Here is the design case equivalent to nullable = true
. If the user passes null
explicitly for any object attribute (say, bucket_key_enabled = null
) then that value gets passed to the underlying resource argument and picks up the default value from the provider. Clean and easy.
variable "s3" {
type = object({
server_side_encryption = optional(
object({
bucket_key_enabled = optional(bool, true)

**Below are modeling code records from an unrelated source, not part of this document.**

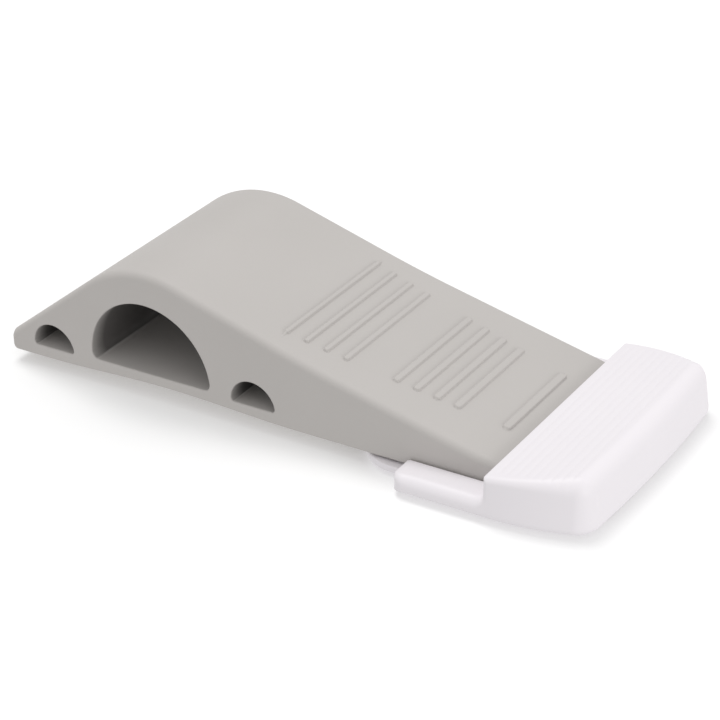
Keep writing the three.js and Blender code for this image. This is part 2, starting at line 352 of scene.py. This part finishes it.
def make_wedge(material):
    """The rubber wedge: rings from side to side, tunnels with painted shade inside, and the two
    flat side faces.
    """
    outline, radius, on_slope = wedge_outline()
    normal = outline_normals(outline)
    builder = Builder()
    rings = []

    def add_ring(y, inset):
        flat = outline - normal * inset[:, None]
        rise = np.where(on_slope, rib_rise(outline[:, 0], y), 0.0)
        flat = flat + normal * rise[:, None]
        points = np.stack([flat[:, 0], np.broadcast_to(y, len(outline)), flat[:, 1]], 1)
        rings.append(builder.ring(points))

    turns = np.linspace(QUARTER, 0, EDGE_STEPS + 1)
    for turn in turns:
        inset = radius * (1 - math.cos(turn))
        add_ring(-(WEDGE_HALF - radius + radius * math.sin(turn)), inset)
    for y in rib_columns():
        add_ring(np.full(len(outline), y), np.zeros(len(outline)))
    for turn in turns[::-1]:
        inset = radius * (1 - math.cos(turn))
        add_ring(WEDGE_HALF - radius + radius * math.sin(turn), inset)
    builder.join_all(rings)

    mouth_rings = {-1: [], 1: []}
    shade_depth = [np.full(len(builder.points), np.inf)]
    for section in TUNNELS:
        out = outline_normals(section)
        flare = np.linspace(0, QUARTER, MOUTH_STEPS)
        depth = [(-WEDGE_HALF + MOUTH_EDGE * (1 - math.cos(t)), MOUTH_EDGE * (1 - math.sin(t)))
                 for t in flare]
        depth += [(y, 0.0) for y in np.linspace(-WEDGE_HALF, WEDGE_HALF, TUNNEL_RINGS)[1:-1]]
        depth += [(-y, grow) for y, grow in depth[:len(flare)][::-1]]
        tunnel_rings = []
        for y, grow in depth:
            grown = section + out * grow
            points = np.stack([grown[:, 0], np.full(len(grown), y), grown[:, 1]], 1)
            tunnel_rings.append(builder.ring(points))
            # the walls and crown take their painted shade just behind the mouth; the up-facing
            # floor, which light reaches, takes little
            on_floor = np.clip((-out[:, 1] - FLOOR_FACING) / (1 - FLOOR_FACING), 0, 1)
            shade_depth.append(WALL_SHADE_DEPTH + (FLOOR_SHADE_DEPTH - WALL_SHADE_DEPTH) * on_floor)
        builder.join_all(tunnel_rings, outward=False)
        mouth_rings[-1].append(tunnel_rings[0])
        mouth_rings[1].append(tunnel_rings[-1])

    points = np.array(builder.points)
    # painted shade: each point darkens with its distance behind the mouth
    from_side = WEDGE_HALF - np.abs(points[:, 1])
    painted_shade_amount = np.clip(from_side / np.concatenate(shade_depth), 0, 1)
    for side, outer in ((-1, rings[0]), (1, rings[-1])):
        loops = [outer] + mouth_rings[side]
        flat_loops = [[Vector((points[i][0], points[i][2], 0)) for i in loop] for loop in loops]
        index = np.concatenate(loops)
        for triangle in tessellate_polygon(flat_loops):
            a, b, c = (int(index[t]) for t in triangle)
            u = points[b] - points[a]
            v = points[c] - points[a]
            facing = np.cross(u, v)[1]
            builder.faces.append((a, b, c) if facing * side > 0 else (a, c, b))
    normals = area_normals(points, builder.faces)
    wedge = new_object("rubber_wedge_skin", points, builder.faces, material, normals)
    # the painted shade goes to the material as a point attribute
    shade = wedge.data.attributes.new("painted_tunnel_shade", "FLOAT", "POINT")
    shade.data.foreach_set("value", painted_shade_amount)
    return wedge


# ------------------------------------------------------------------ holder as one rounded solid

def cut_round(a, b, r):
    """Where two solids meet, keeping what both hold, with a rounded edge of radius r."""
    grown = np.hypot(np.maximum(a + r, 0), np.maximum(b + r, 0))
    return np.minimum(-r, np.maximum(a, b)) + grown


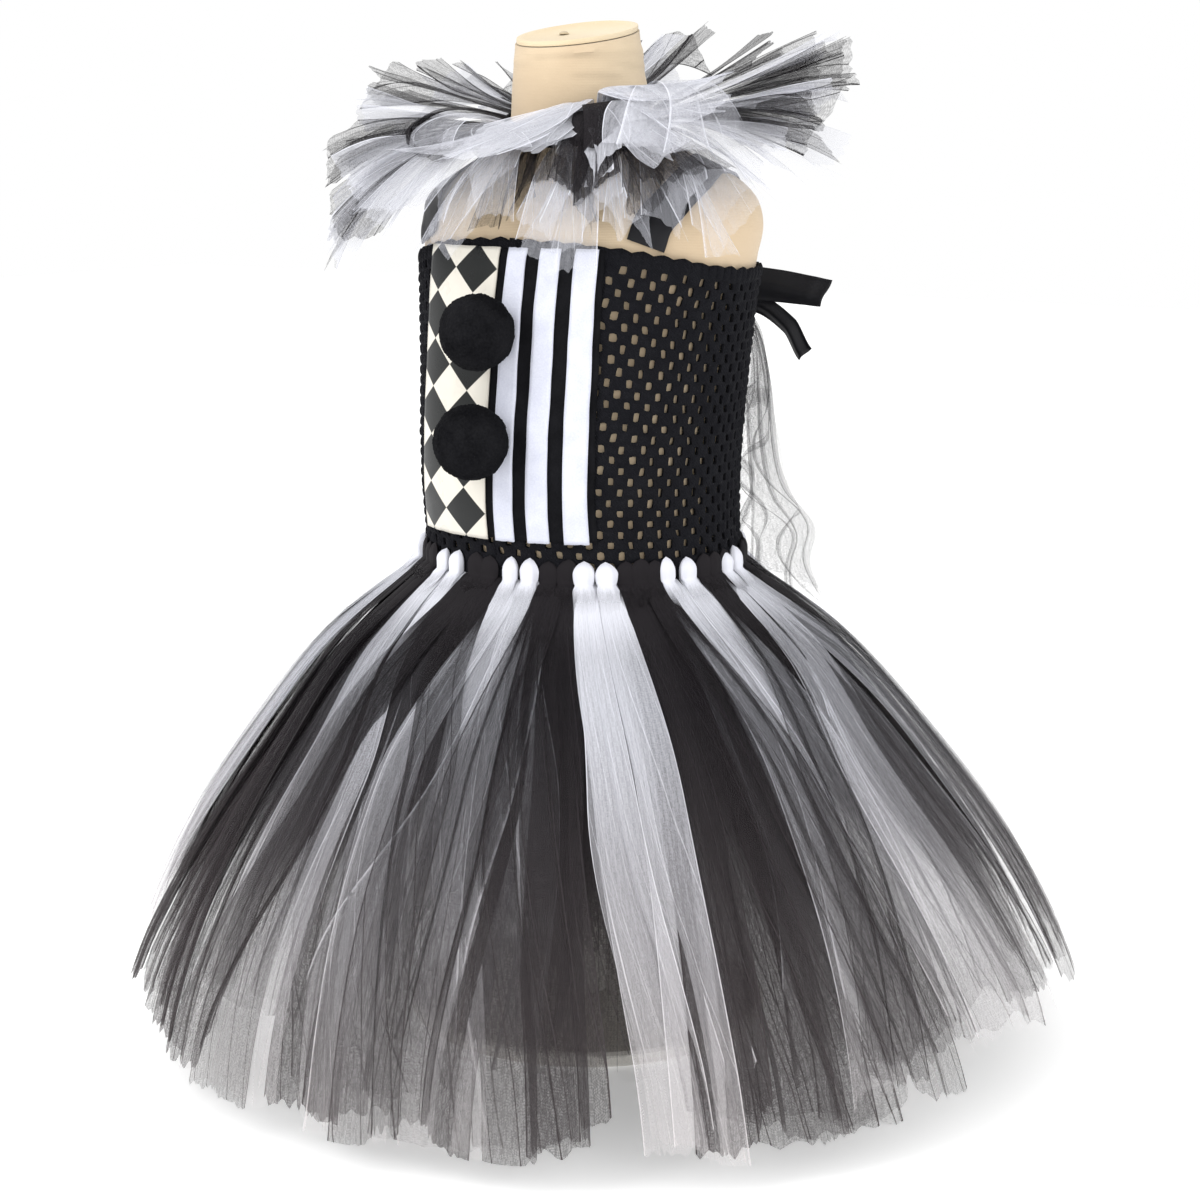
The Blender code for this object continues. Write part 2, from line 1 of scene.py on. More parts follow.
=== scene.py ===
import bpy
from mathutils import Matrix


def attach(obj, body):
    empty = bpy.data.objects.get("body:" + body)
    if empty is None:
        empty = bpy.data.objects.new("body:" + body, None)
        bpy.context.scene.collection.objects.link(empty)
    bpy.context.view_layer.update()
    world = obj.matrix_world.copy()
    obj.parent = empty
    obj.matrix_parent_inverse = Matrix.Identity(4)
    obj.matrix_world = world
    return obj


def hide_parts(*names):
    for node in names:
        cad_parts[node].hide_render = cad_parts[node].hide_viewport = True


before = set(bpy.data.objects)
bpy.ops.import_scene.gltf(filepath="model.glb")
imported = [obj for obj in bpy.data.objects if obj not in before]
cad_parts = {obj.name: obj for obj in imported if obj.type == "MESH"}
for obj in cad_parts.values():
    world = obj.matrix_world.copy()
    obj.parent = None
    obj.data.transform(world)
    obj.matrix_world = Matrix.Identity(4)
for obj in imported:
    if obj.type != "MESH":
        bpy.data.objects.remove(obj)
"""Looks of a child's tutu clown dress on a limbless dress form.

Metres, +Z up, the front faces -Y and the wearer's left is +X.  Each class below builds one
sub-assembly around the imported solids, in their own frame, and dresses it.
"""
import logging
import math
import random
from dataclasses import dataclass, field
from enum import Enum
from typing import Callable, NamedTuple, Sequence

import bmesh
import bpy
from mathutils import Vector, noise

LOG = logging.getLogger("tutu_dress")
BODY = "root"
MM = 0.001
# Points on the axis that the cloth's faces turn away from.
HIPS, CHEST, NECK = (Vector((0, 0, height)) for height in (0.15, 0.4, 0.59))
# What the tulle's meshes carry: thicknesses over each other, phase and size of the folds, cut edge.
MARKS = ("gather", "turn", "fold", "edge")
Place = Callable[[float, float], Vector]
Path = Callable[[float, float, float], Vector]
Color = tuple[float, float, float]
Mesh = bmesh.types.BMesh
Object = bpy.types.Object


# ------------------------------------------------------------------ tables and small maths

def mix(low: float, high: float, share: float) -> float:
    """Linear blend of two numbers."""
    return low + (high - low) * share


def smooth(share: float) -> float:
    """Eased 0 to 1."""
    share = min(max(share, 0.0), 1.0)
    return share * share * (3 - 2 * share)


def table_of(kind: type, table: Sequence[tuple]) -> tuple:
    """A table's rows, each as a named tuple of one kind."""
    return tuple(kind(*row) for row in table)


def read_column(table: Sequence, key: str, value: float, column: str) -> float:
    """Reads a table smoothly between its rows.

    Args:
        table: Named rows whose key column rises.
        key: The column that is looked up.
        value: Where to read.
        column: The column that is returned.

    Returns:
        The Catmull-Rom blend of the column at that value.
    """
    keys = [getattr(row, key) for row in table]
    value = min(max(value, keys[0]), keys[-1])
    step = max(index for index in range(len(keys) - 1) if keys[index] <= value)
    share = (value - keys[step]) / (keys[step + 1] - keys[step])
    picks = (max(step - 1, 0), step, step + 1, min(step + 2, len(keys) - 1))
    before, low, high, after = (getattr(table[pick], column) for pick in picks)
    return 0.5 * (2 * low + (high - before) * share
                  + (2 * before - 5 * low + 4 * high - after) * share ** 2
                  + (3 * low - before - 3 * high + after) * share ** 3)


def read_round(table: Sequence, azimuth: float, column: str) -> float:
    """Reads a table that goes once round in azimuth.

    Args:
        table: Rows with an azimuth column, in degrees.
        azimuth: Where to read, in degrees.
        column: The column that is returned.

    Returns:
        The smooth value of the column.
    """
    start = table[0].azimuth
    azimuth = start + (azimuth - start) % 360
    closing = table[0]._replace(azimuth=table[0].azimuth + 360)
    return read_column(tuple(table) + (closing,), "azimuth", azimuth, column)


def direction(azimuth: float) -> Vector:
    """Level unit vector at an azimuth in degrees, 0 at the front."""
    turn = math.radians(azimuth)
    return Vector((math.sin(turn), -math.cos(turn), 0.0))


# ------------------------------------------------------------------ shader expressions

def operator(operation: str, first: bool = True) -> Callable:
    """A method that adds a Math node; first says whether the value is its first operand."""
    def method(value: "Value", other: "Value | float") -> "Value":
        return value.math(operation, other, first=first)
    return method


class Value:
    """A socket of numbers that Python's operators can work on."""

    def __init__(self, shader: "Shader", socket: bpy.types.NodeSocket) -> None:
        """Keeps the shader that makes further nodes and the wrapped socket."""
        self.shader = shader
        self.socket = socket

    def math(self, operation: str, *others: "Value | float", first: bool = True) -> "Value":
        """Adds a Math node.

        Args:
            operation: The Math node's operation.
            others: The other operands.
            first: Whether this value is the first operand.

        Returns:
            The node's result.
        """
        operands = [self, *others] if first else [*others, self]
        inputs = dict(enumerate(operands))
        return self.shader.node("ShaderNodeMath", {"operation": operation}, inputs)

    __add__ = __radd__ = operator("ADD")
    __sub__ = operator("SUBTRACT")
    __rsub__ = operator("SUBTRACT", first=False)
    __mul__ = __rmul__ = operator("MULTIPLY")
    __truediv__ = operator("DIVIDE")
    __rpow__ = operator("POWER", first=False)

    def clamped(self) -> "Value":
        """The value kept between 0 and 1."""
        return self.math("MINIMUM", 1.0).math("MAXIMUM", 0.0)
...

kms_master_key_id = optional(string)
sse_algorithm = optional(string, "aws:kms")
}),
{
bucket_key_enabled = true
sse_algorithm = "aws:kms"
},
})
)
}
resource "aws_s3_bucket_server_side_encryption_configuration" "this" {
count = var.s3.server_side_encryption_configuration == null ? 0 : 1
bucket = aws_s3_bucket.this.id
rule {
bucket_key_enabled = var.s3.server_side_encryption_configuration.bucket_key_enabled
apply_server_side_encryption_by_default {
sse_algorithm = var.s3.server_side_encryption_configuration.sse_algorithm
kms_master_key_id = var.s3.server_side_encryption_configuration.kms_master_key_id
}
}
}
Now I’m trying to imagine how to do the same for the design equivalent to nullable = false
… I actually don’t think it’s possible? If the user ever passes null
then the module-level default is assigned instead of the resource-level default, right? What am I missing? Is there another design pattern we’re supposed to be using?
variable "s3" {
type = object({
server_side_encryption = optional(
object({
enabled = optional(bool, true)
bucket_key_enabled = optional(bool, true)

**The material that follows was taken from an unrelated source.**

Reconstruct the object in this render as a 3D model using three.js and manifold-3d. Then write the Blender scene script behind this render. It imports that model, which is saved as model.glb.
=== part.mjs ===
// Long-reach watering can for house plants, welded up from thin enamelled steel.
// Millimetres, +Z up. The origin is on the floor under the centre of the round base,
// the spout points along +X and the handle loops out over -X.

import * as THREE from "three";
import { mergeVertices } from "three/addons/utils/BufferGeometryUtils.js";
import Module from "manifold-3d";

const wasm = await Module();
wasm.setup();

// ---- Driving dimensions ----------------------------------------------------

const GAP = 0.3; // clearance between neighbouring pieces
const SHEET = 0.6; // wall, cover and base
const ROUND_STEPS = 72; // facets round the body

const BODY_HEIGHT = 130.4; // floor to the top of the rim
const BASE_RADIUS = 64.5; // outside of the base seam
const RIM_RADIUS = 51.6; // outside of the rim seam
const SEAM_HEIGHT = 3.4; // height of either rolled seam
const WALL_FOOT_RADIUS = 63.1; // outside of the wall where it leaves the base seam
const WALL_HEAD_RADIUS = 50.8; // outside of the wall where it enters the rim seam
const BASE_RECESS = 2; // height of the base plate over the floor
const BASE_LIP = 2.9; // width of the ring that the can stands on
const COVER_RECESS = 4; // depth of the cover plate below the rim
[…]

kms_master_key_id = optional(string)
sse_algorithm = optional(string, "aws:kms")
}),
{
bucket_key_enabled = true
sse_algorithm = "aws:kms"
},
)
})
}
resource "aws_s3_bucket_server_side_encryption_configuration" "this" {
count = var.s3.server_side_encryption_configuration.enabled ? 1 : 0
bucket = aws_s3_bucket.this.id
rule {
bucket_key_enabled = ??? # How do I get the `null` from the user input?
apply_server_side_encryption_by_default {
sse_algorithm = var.s3.server_side_encryption_configuration.sse_algorithm
kms_master_key_id = var.s3.server_side_encryption_configuration.kms_master_key_id
}
}
}
(Note the ???
in the bucket_key_enabled
expression. I am looking for guidance there.)